> **Collected material**
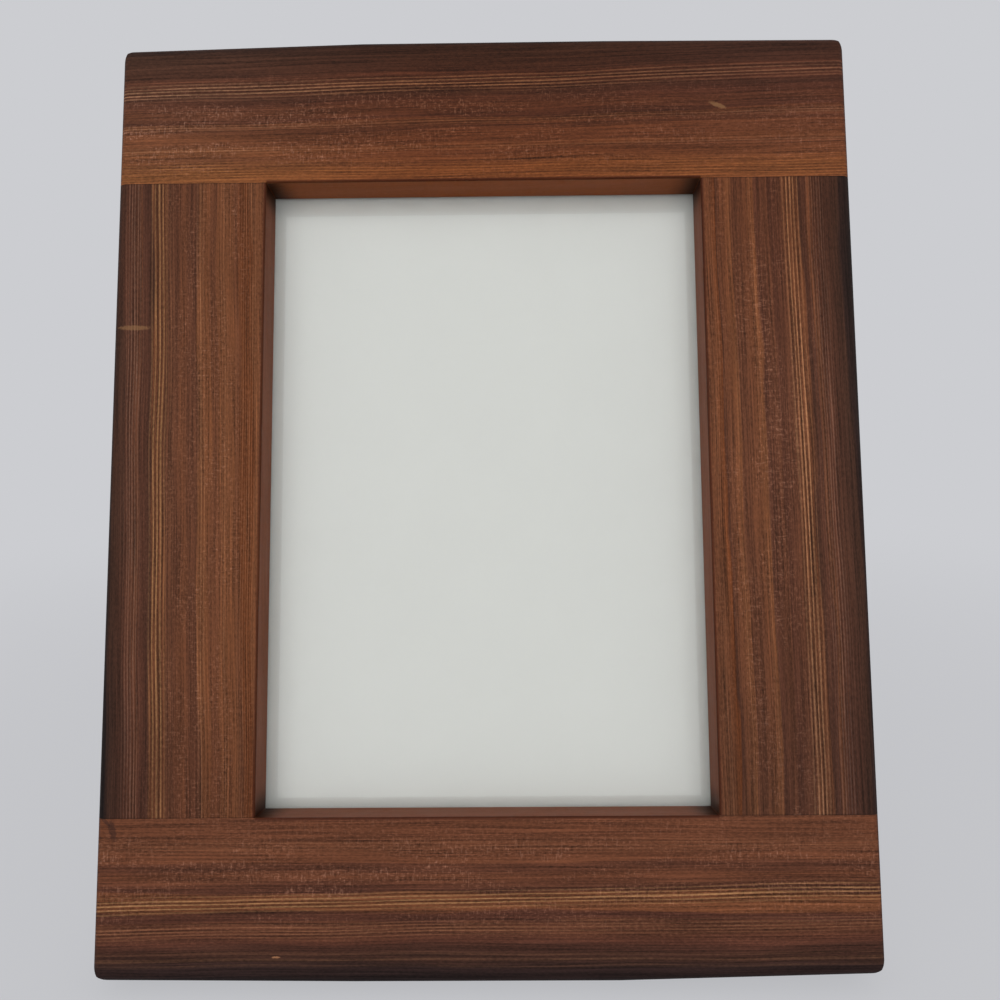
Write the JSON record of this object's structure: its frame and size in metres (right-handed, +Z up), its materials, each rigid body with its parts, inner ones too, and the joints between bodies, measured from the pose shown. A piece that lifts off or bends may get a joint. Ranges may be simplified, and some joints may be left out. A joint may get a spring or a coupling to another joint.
{
  "type": "wooden picture frame",
  "caption": "Standing wooden picture frame with half-lapped corners, glass, a white card, a backing board held by turn buttons, and a hinged easel strut.",
  "frame": {"origin": "on the floor, below the middle of the standing frame's bounding box", "axes": "+Z up, -Y towards the viewer of the picture, +X to the viewer's right; the frame leans back by 13 degrees"},
  "size_m": [0.199, 0.0876, 0.2462],
  "materials": {
    "rail_wood": "satin oil",
    "stile_wood": "satin oil",
    "glass": "polished",
    "white_card": "matt paper",
    "black_board": "paper-covered hardboard",
    "plated_steel": "nickel plated"
  },
  "bodies": {
    "frame": {"top_rail": "rail_wood", "bottom_rail": "rail_wood", "left_stile": "stile_wood", "right_stile": "stile_wood", "glass_pane": "glass", "mount_card": "white_card", "backing_board": "black_board", "hinge_board_leaf": "plated_steel", "hinge_pin": "plated_steel", "board_rivets": "plated_steel", "button_screws": "plated_steel"},
    "strut": {"easel_strut": "black_board", "hinge_strut_leaf": "plated_steel", "strut_rivets": "plated_steel"},
    "upper_left_button": {"turn_button_upper_left": "plated_steel"},
    "upper_right_button": {"turn_button_upper_right": "plated_steel"},
    "lower_left_button": {"turn_button_lower_left": "plated_steel"},
    "lower_right_button": {"turn_button_lower_right": "plated_steel"}
  },
  "joints": [
    {"name": "strut_fold", "type": "hinge", "parent": "frame", "child": "strut", "pos_m": [0, 0.01228, 0.15522], "axis": [1, 0, 0], "range_deg": [-24, 0]},
    {"name": "upper_left_turn", "type": "hinge", "parent": "frame", "child": "upper_left_button", "pos_m": [-0.0745, 0.01333, 0.16934], "axis": [0, -0.9744, 0.225], "continuous": true},
    {"name": "upper_right_turn", "type": "hinge", "parent": "frame", "child": "upper_right_button", "pos_m": [0.0745, 0.01333, 0.16934], "axis": [0, -0.9744, 0.225], "continuous": true},
    {"name": "lower_left_turn", "type": "hinge", "parent": "frame", "child": "lower_left_button", "pos_m": [-0.0745, -0.00894, 0.07288], "axis": [0, -0.9744, 0.225], "continuous": true},
    {"name": "lower_right_turn", "type": "hinge", "parent": "frame", "child": "lower_right_button", "pos_m": [0.0745, -0.00894, 0.07288], "axis": [0, -0.9744, 0.225], "continuous": true}
  ]
}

> **Task**
Write out the material exactly as given.

> **Task answer**
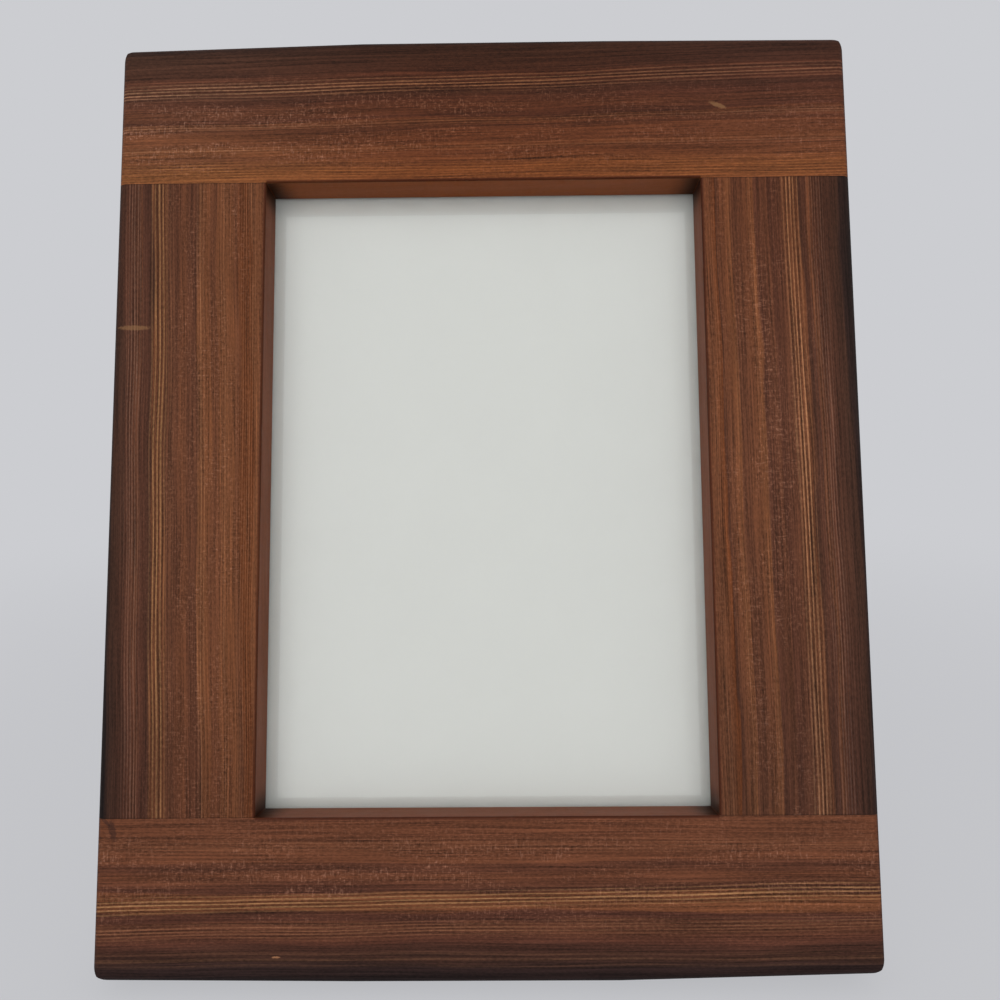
Write the JSON record of this object's structure: its frame and size in metres (right-handed, +Z up), its materials, each rigid body with its parts, inner ones too, and the joints between bodies, measured from the pose shown. A piece that lifts off or bends may get a joint. Ranges may be simplified, and some joints may be left out. A joint may get a spring or a coupling to another joint.
{
  "type": "wooden picture frame",
  "caption": "Standing wooden picture frame with half-lapped corners, glass, a white card, a backing board held by turn buttons, and a hinged easel strut.",
  "frame": {"origin": "on the floor, below the middle of the standing frame's bounding box", "axes": "+Z up, -Y towards the viewer of the picture, +X to the viewer's right; the frame leans back by 13 degrees"},
  "size_m": [0.199, 0.0876, 0.2462],
  "materials": {
    "rail_wood": "satin oil",
    "stile_wood": "satin oil",
    "glass": "polished",
    "white_card": "matt paper",
    "black_board": "paper-covered hardboard",
    "plated_steel": "nickel plated"
  },
  "bodies": {
    "frame": {"top_rail": "rail_wood", "bottom_rail": "rail_wood", "left_stile": "stile_wood", "right_stile": "stile_wood", "glass_pane": "glass", "mount_card": "white_card", "backing_board": "black_board", "hinge_board_leaf": "plated_steel", "hinge_pin": "plated_steel", "board_rivets": "plated_steel", "button_screws": "plated_steel"},
    "strut": {"easel_strut": "black_board", "hinge_strut_leaf": "plated_steel", "strut_rivets": "plated_steel"},
    "upper_left_button": {"turn_button_upper_left": "plated_steel"},
    "upper_right_button": {"turn_button_upper_right": "plated_steel"},
    "lower_left_button": {"turn_button_lower_left": "plated_steel"},
    "lower_right_button": {"turn_button_lower_right": "plated_steel"}
  },
  "joints": [
    {"name": "strut_fold", "type": "hinge", "parent": "frame", "child": "strut", "pos_m": [0, 0.01228, 0.15522], "axis": [1, 0, 0], "range_deg": [-24, 0]},
    {"name": "upper_left_turn", "type": "hinge", "parent": "frame", "child": "upper_left_button", "pos_m": [-0.0745, 0.01333, 0.16934], "axis": [0, -0.9744, 0.225], "continuous": true},
    {"name": "upper_right_turn", "type": "hinge", "parent": "frame", "child": "upper_right_button", "pos_m": [0.0745, 0.01333, 0.16934], "axis": [0, -0.9744, 0.225], "continuous": true},
    {"name": "lower_left_turn", "type": "hinge", "parent": "frame", "child": "lower_left_button", "pos_m": [-0.0745, -0.00894, 0.07288], "axis": [0, -0.9744, 0.225], "continuous": true},
    {"name": "lower_right_turn", "type": "hinge", "parent": "frame", "child": "lower_right_button", "pos_m": [0.0745, -0.00894, 0.07288], "axis": [0, -0.9744, 0.225], "continuous": true}
  ]
}